As a member of the Delta Science Program's Science Advisory Committe, I'm currently engaged in a planning process called the "Science Needs Assessment" (SNA). The goal of the SNA is develop recommendations about how to shift the Delta science enterprise more towards a model of "anticipatory governance", which can better identify future Delta management issues (e.g.; climate change) and develop policy-relevant science and research to address those issues.  Thus the SNA involves the question of science governance, which requires examining the institutional rules that structure how Delta science is conducted. Within this context, it is important to recognize that the Delta science enterprise is inherently polycentric, with many different types of actors participating in multiple forums in which science is being developed and linked to policy.

But what really is "science governance" from the perspective of stakeholders? To address this question, the SNA group held one workshop that invited Delta stakeholders to discuss the challenges and solutions of science governance. We used "Mentimeter" to implement a real-time survey, which included the prompt "Please define science governance" and received 23 written answers. To elucidate the implicit definition of science governance from these answers, I used a "mental model" approach where I first coded the core concepts that appear in these definitions and then identified the number of times the concepts co-occured in each definition. For example, if the concepts "workflow" and "structure" appeared together in one definition they are considered co-occuring. The concepts then become nodes in a mental model network, and the co-occurences are the edges.

Based on this, I identified 6 core concepts:

  • Structure/Process: Governance is an institutional structure that shapes the process of decision-making with respect to science.  Policy scientists typically think about institutional structure as a set of rules, which means the devil is in the details about what exact rules there should be.
  • Inform: Science should effectively inform policy and support decisions.
  • Prioritization: Governance should prioritize the research questions and issues.
  • Coordination: Governance should coordinate across groups of actors; a key process.
  • Workflow: Governance should link various aspects of the scientific workflow, e.g. models and data integration.  I pulled out workflow as a specific item because respondents often mentioned concrete aspects of science such as data.
  • Representation: Governance defines the group of people or organizations who have the authority to shape decision-making. 

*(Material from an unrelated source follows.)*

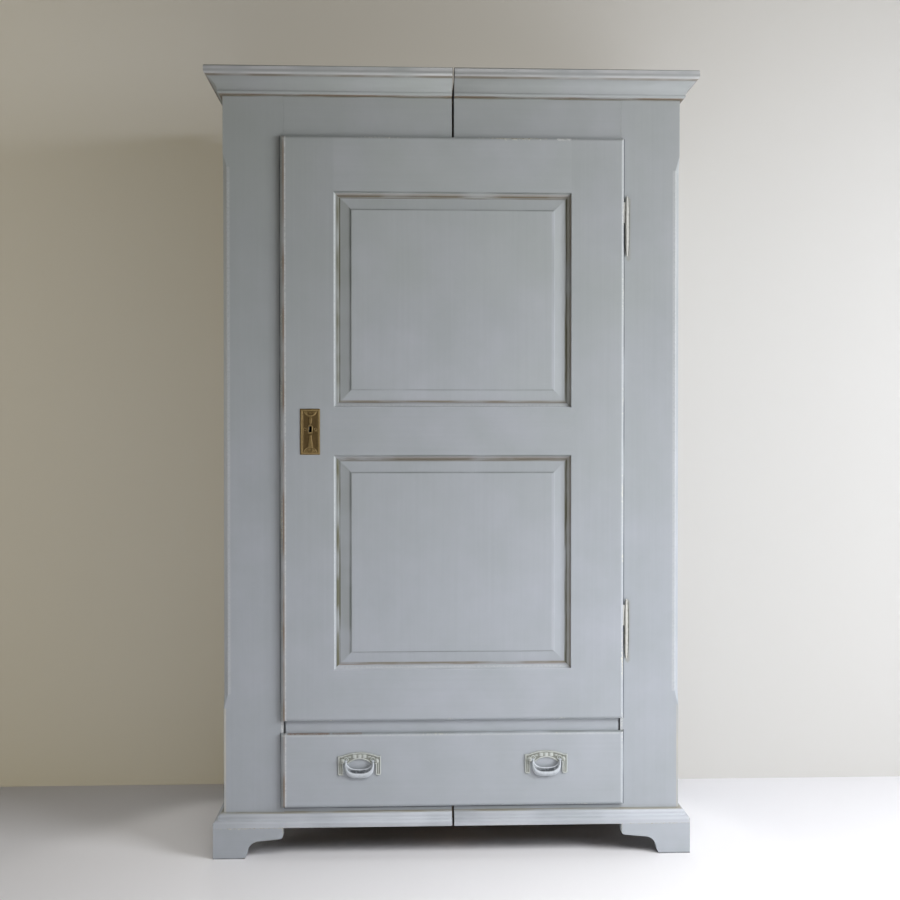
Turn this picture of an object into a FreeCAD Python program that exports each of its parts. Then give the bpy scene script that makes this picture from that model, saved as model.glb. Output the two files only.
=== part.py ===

The picture below shows the resulting mental model.  The nodes and label sizes are scaled by number of connections (total degree), and the width of the lines represent how many times the concepts co-occur. Structure, representation, inform, and workflow are the most central concepts. Coordination and prioritization are less frequently mentioned. In my opinion four of these concepts are governance functions: prioritization, inform, coordination, and workflow. Two of them are structural choices: representation and institutional arrangements. Science governance is thus a system that has a particular structure, which facilitates a set of desirable functions.  Most people would probably agree on the desirability of the functions, and that structure in some fashion does shape function and therefore this system can be actively steered.

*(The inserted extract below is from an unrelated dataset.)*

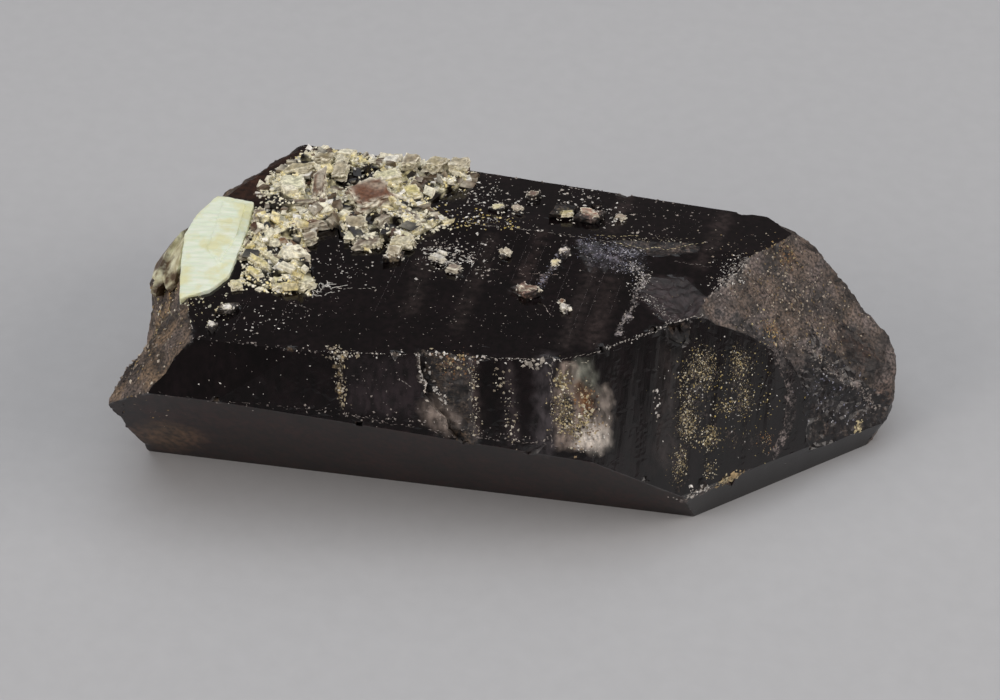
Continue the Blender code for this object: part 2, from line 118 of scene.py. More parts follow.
class Facet(Enum):
    """The flat faces of the crystal, each by the way it looks."""

    TOP = facing(0.0)
    TOP_BACK = facing(-8.0)
    FRONT = facing(PRISM_STEP)
    FRONT_SPLIT = facing(69.0, 6.4)
    UNDERCUT = facing(2 * PRISM_STEP)
    BACK = facing(-PRISM_STEP, 4.6)
    BACK_UNDER = facing(-2 * PRISM_STEP, 1.0)
    TIP = facing(PRISM_STEP, RHOMB_LEAN)
    TIP_UNDER = facing(112.0, RHOMB_LEAN)
    TIP_BACK = facing(-PRISM_STEP, RHOMB_LEAN)
    TIP_BACK_UNDER = facing(-2 * PRISM_STEP, RHOMB_LEAN)
    BOTTOM = facing(180.0)


def add_node(
    tree: bpy.types.NodeTree,
    kind: str,
    inputs: dict[str | int, object] | None = None,
    **settings: object,
) -> bpy.types.Node:
    """Adds one shader node with its settings and links.

    Args:
        tree: The node tree it goes into.
        kind: Blender's name for the node type.
        inputs: Socket name or place, and the value or the socket that feeds it.
        **settings: Attributes set on the node itself.

    Returns:
        The new node.
    """
    node = tree.nodes.new(kind)
    for name, value in settings.items():
        setattr(node, name, value)
    for key, value in (inputs or {}).items():
        if isinstance(value, bpy.types.NodeSocket):
            tree.links.new(value, node.inputs[key])
        else:
            node.inputs[key].default_value = value
    return node


def ramp(
    tree: bpy.types.NodeTree,
    fac: bpy.types.NodeSocket,
    low: float,
    high: float,
    bottom: float = 0.0,
    top: float = 1.0,
) -> bpy.types.NodeSocket:
    """Maps a value onto another range, clamped at both ends.

    Args:
        tree: The node tree it goes into.
        fac: The value.
        low: The value that gives bottom.
        high: The value that gives top.
        bottom: The result at and below low.
        top: The result at and above high.

    Returns:
        The mapped value's socket.
    """
    inputs = {0: fac, 1: low, 2: high, 3: bottom, 4: top}
    return add_node(tree, "ShaderNodeMapRange", inputs, clamp=True).outputs[0]


def blend(
    tree: bpy.types.NodeTree,
    fac: bpy.types.NodeSocket | float,
    first: object,
    second: object,
) -> bpy.types.NodeSocket:
    """Mixes two colours.

    Args:
        tree: The node tree it goes into.
        fac: The share of the second colour.
        first: A colour or a colour socket.
        second: A colour or a colour socket.

    Returns:
        The mixed colour's socket.
    """
    inputs = {0: fac, 6: first, 7: second}
    return add_node(tree, "ShaderNodeMix", inputs, data_type="RGBA").outputs[2]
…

Science Governance Mental Model

But the problem is, what structure?  The written definitions do not identify the structural choices; it is our job as policy analysts and practitioners to consider the range of possible structural choices and map how different institutional arrangements produce different functions.  The choices are not easy, and neither is the analysis.  The institutional structure question is about the rules shaping scientific decisions and how they are linked to policy--how do we decide what problems and projects to prioritize? How do we decide on the way funding is allocated? How do we establish scientific workflow processes that maximize data and model integration? How do we create a pipeline from science to policy, such that policy-makers are aware of and using the best available science and scientists know what questions policy-makers need to have answered? These are some key structural questions that need to be addressed.

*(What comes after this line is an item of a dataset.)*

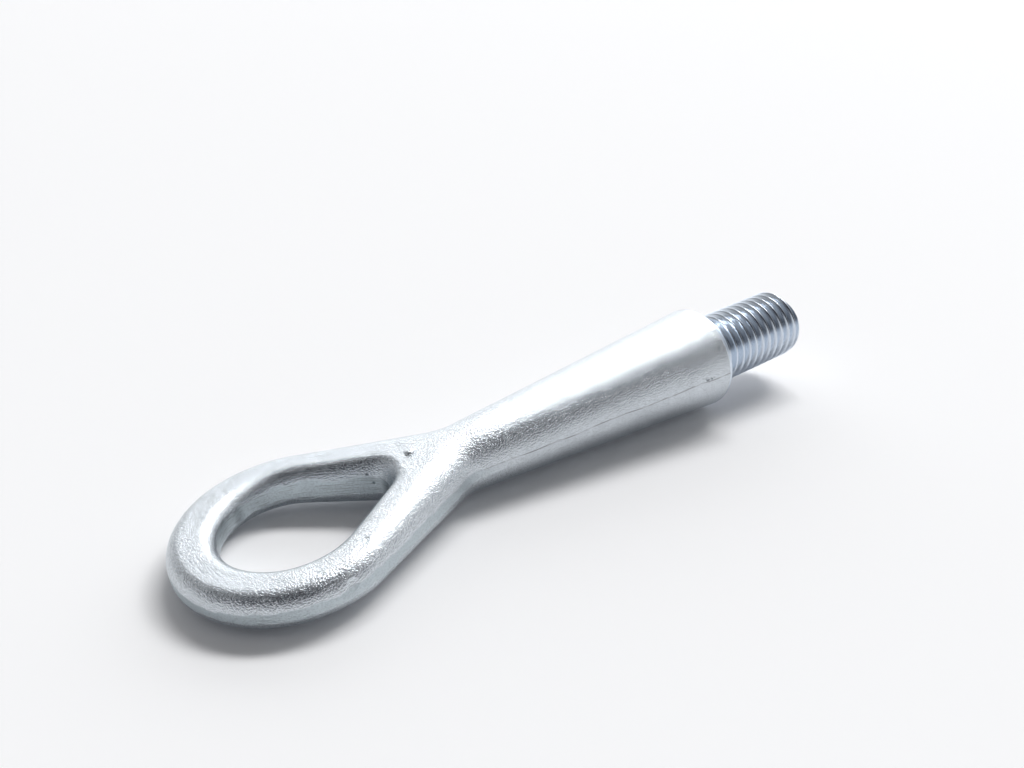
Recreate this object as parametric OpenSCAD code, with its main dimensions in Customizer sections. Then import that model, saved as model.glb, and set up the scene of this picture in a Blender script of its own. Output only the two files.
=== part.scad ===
// Screw-in tow eye for a car: one drop forging with a machined collar and a male thread.
// It lies on a flat surface, touching it at the collar and at the far end of the eye.
// Its own frame while it is built: +X along the shank to the thread's end, shoulder at x = 0,
// eye and die parting line in the XY plane. The last module lays it down.

/* [Thread] */
// Outer diameter of the thread
thread_d = 18; // [14:0.5:21]
// Pitch of the thread
thread_pitch = 2.5; // [1.5:0.25:3]
// Length from the shoulder to the end of the thread
thread_l = 30.6; // [20:0.2:45]
// Plain run-out between the shoulder and the first groove
runout_l = 2.5; // [2:0.5:8]
// Chamfer at the thread's end
thread_chamfer = 0.6; // [0.4:0.1:2]

/* [Collar] */
// Diameter of the machined collar
collar_d = 25.5; // [23:0.1:30]
// Length of the machined collar
collar_l = 1.2; // [1:0.1:6]
// Chamfer at the shoulder
shoulder_chamfer = 0.4; // [0.2:0.1:0.9]
// How far the forged skin stands proud of the machined collar
forged_step = 0.1; // [0.1:0.05:0.4]

/* [Shank] */
// Diameter of the shank at the neck
neck_d = 16; // [13:0.1:19]
// Distance from the shoulder to where the neck is measured
neck_x = 67.5; // [60:0.5:75]
// Radius of the hollow curve from the eye's flank into the shank
neck_r = 9.5; // [8:0.5:20]

/* [Eye] */
// Distance from the shoulder to the centre of the eye's wide end
eye_x = 111; // [106:0.5:125]
// Outer diameter of the eye's wide end
eye_d = 46; // [44:0.2:50]
// Inner diameter of the eye's wide end
hole_d = 26.8; // [24:0.2:30]
// Distance from the shoulder to the hole's narrow end
crotch_x = 89.4; // [88:0.2:93]
// Radius of the hole's narrow end
crotch_r = 4.4; // [2.5:0.1:5]
// Angle of the eye's straight flank to the shank
flank_a = 25.4; // [23:0.2:28]
// Thickness of the eye at its far end
eye_t = 8.3; // [7:0.1:11]
// Width of the rounded edges at the eye's far end
edge_w = 3.1; // [2:0.1:4]

/* [Hidden] */

eye_r = eye_d / 2;
hole_r = hole_d / 2;
eye_c = [-eye_x, 0];
crotch_c = [-crotch_x - crotch_r, 0];

// The forged shank is a cone from the neck to the collar
forged_r = collar_d / 2 + forged_step;
shank_slope = (forged_r - neck_d / 2) / (neck_x - collar_l);
function shank_r(x) = neck_d / 2 + (x + neck_x) * shank_slope;

// Outer outline: arc round the wide end, straight flank, hollow curve, shank
flank_n = [sin(flank_a), cos(flank_a)];
flank_from = eye_c + eye_r * flank_n;
shank_a = atan(shank_slope);
shank_n = [-sin(shank_a), cos(shank_a)];
shank_to = [-collar_l, forged_r];
neck_c = meet(flank_n, flank_n * flank_from + neck_r, shank_n, shank_n * shank_to + neck_r);
flank_to = neck_c - neck_r * flank_n;
shank_from = neck_c - neck_r * shank_n;

// Inner outline: arc round the wide end, straight side, arc at the narrow end
hole_reach = crotch_c[0] - eye_c[0];
hole_lean = (hole_r - crotch_r) / hole_reach;
hole_a = acos(hole_lean);
hole_n = [cos(hole_a), sin(hole_a)];
side_from = eye_c + hole_r * hole_n;
side_to = crotch_c + crotch_r * hole_n;

// Stations along the half outline, and points across it from the outer to the inner outline
arc_n = 22;
side_n = 8;
crotch_n = 8;
shank_n_out = 26;
limb_n = arc_n + side_n + crotch_n;
station_n = limb_n + shank_n_out;
across_n = 12;
// Past the hole, the stations grow apart by this power, so that they crowd at its narrow end
spread = 1.6;
// How far the flank runs ahead of the narrow end, so that the stations fan out round it
fan = 3.5;
// Length over which the points across change from the round bar to the round shank
across_blend = 12;

function meet(n1, d1, n2, d2) =
    let (det = n1[0] * n2[1] - n1[1] * n2[0])
    [(d1 * n2[1] - d2 * n1[1]) / det, (n1[0] * d2 - n2[0] * d1) / det];
function mix(a, b, t) = a + (b - a) * t;
function ease(t) = let (u = max(0, min(1, t))) u * u * (3 - 2 * u);
function on_circle(c, r, a) = c + r * [cos(a), sin(a)];
function on_flank(x) = mix(flank_from, flank_to, (x - flank_from[0]) / (flank_to[0] - flank_from[0]));

// Outer outline past the wide end, by distance run along it
flank_l = norm(flank_to - flank_from);
bend_l = neck_r * (flank_a + shank_a) * PI / 180;
shank_l = norm(shank_to - shank_from);
function past_eye(s) =
    s < flank_l ? mix(flank_from, flank_to, s / flank_l)
    : s < flank_l + bend_l ? on_circle(neck_c, neck_r, 270 - flank_a + (s - flank_l) / neck_r * 180 / PI)
    : mix(shank_from, shank_to, (s - flank_l - bend_l) / shank_l);

// Outer and inner end of each station
side_x = side_to[0] - crotch_r * 0.2;
fan_s = norm(on_flank(-crotch_x + fan) - flank_from);
run_l = flank_l + bend_l + shank_l;
function outer_at(i) =
    i <= arc_n ? on_circle(eye_c, eye_r, mix(180, 90 - flank_a, i / arc_n))
    : i <= arc_n + side_n ? on_flank(mix(flank_from[0], side_x, (i - arc_n) / side_n))
    : i <= limb_n ? on_flank(mix(side_x, -crotch_x + fan, (i - arc_n - side_n) / crotch_n))
    : past_eye(mix(fan_s, run_l, pow((i - limb_n) / shank_n_out, spread)));
function inner_at(i) =
    i <= arc_n ? on_circle(eye_c, hole_r, mix(180, hole_a, i / arc_n))
    : i <= arc_n + side_n ? mix(side_from, side_to, (i - arc_n) / side_n)
    : i <= limb_n ? on_circle(crotch_c, crotch_r, mix(hole_a, 0, (i - arc_n - side_n) / crotch_n))
    : [mix(-crotch_x, -collar_l, pow((i - limb_n) / shank_n_out, spread)), 0];

// Distance from a point of the metal to the outer outline
function to_segment(p, a, b) =
    let (ab = b - a, t = max(0, min(1, (p - a) * ab / (ab * ab))))
    norm(p - a - ab * t);
function to_outer(p) =
    let (e = p - eye_c, n = p - neck_c, na = atan2(n[0], -n[1]))
    min(
        atan2(e[1], e[0]) >= 90 - flank_a ? eye_r - norm(e) : eye_d,
        na >= -flank_a && na <= shank_a ? norm(n) - neck_r : eye_d,
        to_segment(p, flank_from, flank_to),
        to_segment(p, shank_from, shank_to));

// Distance from a point of the metal to the inner outline
function to_inner(p) =
    let (e = p - eye_c, k = e * [sin(hole_a), -cos(hole_a)])
    k < 0 ? norm(e) - hole_r
    : k > hole_reach * sin(hole_a) ? norm(p - crotch_c) - crotch_r
    : e * hole_n - hole_r;

// Half thickness of the forging, and the width of its rounded edges: both grow into the shank's cone
blend_l = 74;
function toward_shank(x) = ease((x + neck_x + blend_l) / blend_l);
function thick_at(x) = mix(eye_t / 2, shank_r(x), toward_shank(x));
function edge_at(x) = mix(edge_w, shank_r(x), toward_shank(x));
function quarter(d, w) = sqrt(max(0, 1 - pow(1 - min(1, max(0, d) / w), 2)));
function half_t(p) = thick_at(p[0]) * min(quarter(to_outer(p), edge_at(p[0])), quarter(to_inner(p), edge_w));

function across(i, j) =
    let (round_bar = (1 - cos(180 * j / across_n)) / 2, round_shank = 1 - cos(90 * j / across_n),
        w = ease((inner_at(i)[0] + crotch_x) / across_blend))
    i <= limb_n ? round_bar : mix(round_bar, round_shank, w);
function grid_point(i, j) =
    let (p = mix(outer_at(i), inner_at(i), across(i, j)),
        sealed = j == 0 || (j == across_n && i <= limb_n))
    [p[0], max(0, p[1]), sealed ? 0 : half_t(p)];

// Four copies of the quarter skin, left and right of the shank and above and below the parting
// line, with the points on the seams shared
function skin_index(side, sheet, i, j) =
    let (d = i == 0 || (j == across_n && i >= limb_n) ? 0 : side,
        s = j == 0 || (j == across_n && i <= limb_n) ? 0 : sheet)
    ((d * 2 + s) * (station_n + 1) + i) * (across_n + 1) + j;
function wound(tri, turn) = turn ? [tri[2], tri[1], tri[0]] : tri;

module forging() {
    quarter_skin = [for (i = [0:station_n], j = [0:across_n]) grid_point(i, j)];
    points = concat(
        [for (side = [1, -1], sheet = [1, -1], p = quarter_skin) [p[0], side * p[1], sheet * p[2]]],
        [[-collar_l, 0, 0]]);
    cap = len(points) - 1;
    skin = [for (side = [0, 1], sheet = [0, 1], i = [0:station_n - 1], j = [0:across_n - 1])
        let (a = skin_index(side, sheet, i, j), b = skin_index(side, sheet, i + 1, j),
            c = skin_index(side, sheet, i + 1, j + 1), d = skin_index(side, sheet, i, j + 1))
        each [wound([a, b, c], side != sheet), wound([a, c, d], side != sheet)]];
    cap_skin = [for (side = [0, 1], sheet = [0, 1], j = [0:across_n - 1])
        wound([skin_index(side, sheet, station_n, j), cap, skin_index(side, sheet, station_n, j + 1)],
            side != sheet)];
    polyhedron(points, concat(skin, cap_skin));
}

// Turned profile of the collar and thread, as [radius, x]. Its root is buried in the forging.
collar_r = collar_d / 2;
thread_r = thread_d / 2;
root_l = 8;
thread_depth = 0.5413 * thread_pitch;
groove_root = thread_pitch / 8;
groove_top = groove_root + thread_depth * tan(30);
groove_n = floor((thread_l - runout_l - thread_chamfer / 2) / thread_pitch);
function groove_x(k) = thread_l - thread_pitch * (groove_n - k - 0.5) - thread_chamfer / 2;

module collar_and_thread() {
    rotate([0, 90, 0]) rotate_extrude($fn = 96) polygon(concat(
        [[0, -collar_l - root_l], [collar_r - root_l / 4, -collar_l - root_l],
            [collar_r, -collar_l * 1.25], [collar_r, -shoulder_chamfer],
            [collar_r - shoulder_chamfer, 0], [thread_r, 0]],
        [for (k = [0:groove_n - 1]) let (x = groove_x(k), deep = thread_r - thread_depth)
            each [[thread_r, x - groove_top], [deep, x - groove_root], [deep, x + groove_root],
                [k == groove_n - 1 ? thread_r - thread_chamfer / 2 : thread_r, x + groove_top]]],
        [[thread_r - thread_chamfer, thread_l], [0, thread_l]]));
}

// Lying pose: the collar's forged edge and the far end of the eye touch the floor
bed_x = eye_x + eye_r - edge_w;
bed_t = thick_at(-bed_x);
bed_l = bed_x - collar_l;
lie_a = atan2(forged_r, bed_l) - asin(bed_t / norm([bed_l, forged_r]));
floor_drop = forged_r * cos(lie_a) + collar_l * sin(lie_a);
low_x = -bed_x * cos(lie_a) - norm([edge_w * cos(lie_a), bed_t * sin(lie_a)]);
high_x = thread_l * cos(lie_a) + (thread_r - thread_chamfer) * sin(lie_a);

module tow_eye() color([0.76, 0.78, 0.79])
    translate([-(low_x + high_x) / 2, 0, floor_drop]) rotate([0, -lie_a, 0]) {
        forging();
        collar_and_thread();
    }

tow_eye();
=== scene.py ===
# Screw-in tow eye lying on a white floor: metres, in the frame of the CAD model.
import math

import bmesh
import bpy
import numpy as np
from mathutils import Matrix, Vector, noise


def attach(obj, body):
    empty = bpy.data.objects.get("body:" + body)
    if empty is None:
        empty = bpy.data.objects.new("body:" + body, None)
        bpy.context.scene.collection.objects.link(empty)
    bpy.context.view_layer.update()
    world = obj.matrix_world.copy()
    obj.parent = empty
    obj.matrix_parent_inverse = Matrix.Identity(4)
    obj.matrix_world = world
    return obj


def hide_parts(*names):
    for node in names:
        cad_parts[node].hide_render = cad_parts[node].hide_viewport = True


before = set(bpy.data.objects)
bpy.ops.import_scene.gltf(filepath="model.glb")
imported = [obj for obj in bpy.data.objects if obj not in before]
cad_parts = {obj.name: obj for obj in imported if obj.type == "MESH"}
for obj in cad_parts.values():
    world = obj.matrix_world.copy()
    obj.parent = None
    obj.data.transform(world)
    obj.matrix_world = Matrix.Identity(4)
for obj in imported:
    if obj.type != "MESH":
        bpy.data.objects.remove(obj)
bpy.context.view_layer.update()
scene = bpy.context.scene
mm = 0.001


def hexColour(code):
    channels = [int(code[i:i + 2], 16) / 255 for i in (1, 3, 5)]
    return [c / 12.92 if c <= 0.04045 else ((c + 0.055) / 1.055) ** 2.4 for c in channels] + [1.0]


# A node given as an input is joined by its first output
def addNode(tree, kind, inputs=None, **settings):
    node = tree.nodes.new(kind)
    for name, value in settings.items():
        setattr(node, name, value)
    for key, value in (inputs or {}).items():
        if isinstance(value, bpy.types.Node):
            value = value.outputs[0]
        if isinstance(value, bpy.types.NodeSocket):
            tree.links.new(value, node.inputs[key])
        else:
            node.inputs[key].default_value = value
    return node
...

The question of representation is perhaps more difficult, and is often one that is overlooked in the discussion of structure.  Representation is about who gets to participate in science governance, who has the authority and leadership. Hence, representation is about voice and power and nobody wants to be left out.  Representation also invokes questions of equity and procedural fairness. There is definitely a zeitgeist in academic and practitioner circles that favors "collaborative science" or some version of "co-produced" or "bottom-up" science, which seeks to have "everybody" involved.  But this creates a coordination dilemma, because having everybody involved makes it difficult to actually steer the system.  Hence, science governance must balance appropriate representation and engagement, with having legitimate leadership than can actually make decisions and allocate resources.

The Mentimeter poll also asked stakeholders to identify solutions to science governance challenges. Two very common solutions were to increase stakeholder trust and encourage leadership development. These are two process-based goals that are crucial to the governance functions articulated in the definition. The most common structural recommendation was the creation of a joint federal-state partnership for expanding the scope of the Delta science program.  Right now, the Delta Science Program is purely the creature of Delta Stewardship Council, a state agency that was created by state legislation.  The science being done by federal agencies, and the funding to support it, lives at places like the USGS, USFWS, and other agencies.  Knitting these such programs together requires high-level legislative and executive action at both the state and federal levels, which in turn requires current Delta science stakeholders to communicate and advocate with political leaders who lack a deep understanding of science governance and face many competing policy agenda priorities. On the federal side, the vacillating ideological goals of different presidential administrations (e.g., Obama to Trump to Biden) always makes sustaining such partnerships difficult because any institutional arrangements are potentially vulnerable to political meddling.  Also, California has previously tried a federal-state program: CALFED.  CALFED actually fell apart in the end, and there is much debate about its overall effectiveness.  For example, we have argued that CALFED is an example of "success despite failure" and at least some of the success is due to a new set of collaborative relationships around science and substantially increasing the overall knowledge base about Delta management issues. Hence, at the very least it is worth re-examining how CALFED addressed these broad questions of science governance. Furthermore, we must also look to examples from other large-scale ecosystem management programs: the Puget Sound Partnership, Chesapeake Bay Program, Comprehensive Everglades Restoration Plan, Great Lakes, Gulf of Mexico, etc. These ecosystems have different approaches to the institutional structure of science governance, and many people think these programs are more advanced in terms of linking state and federal program, which may offer lessons for the Delta.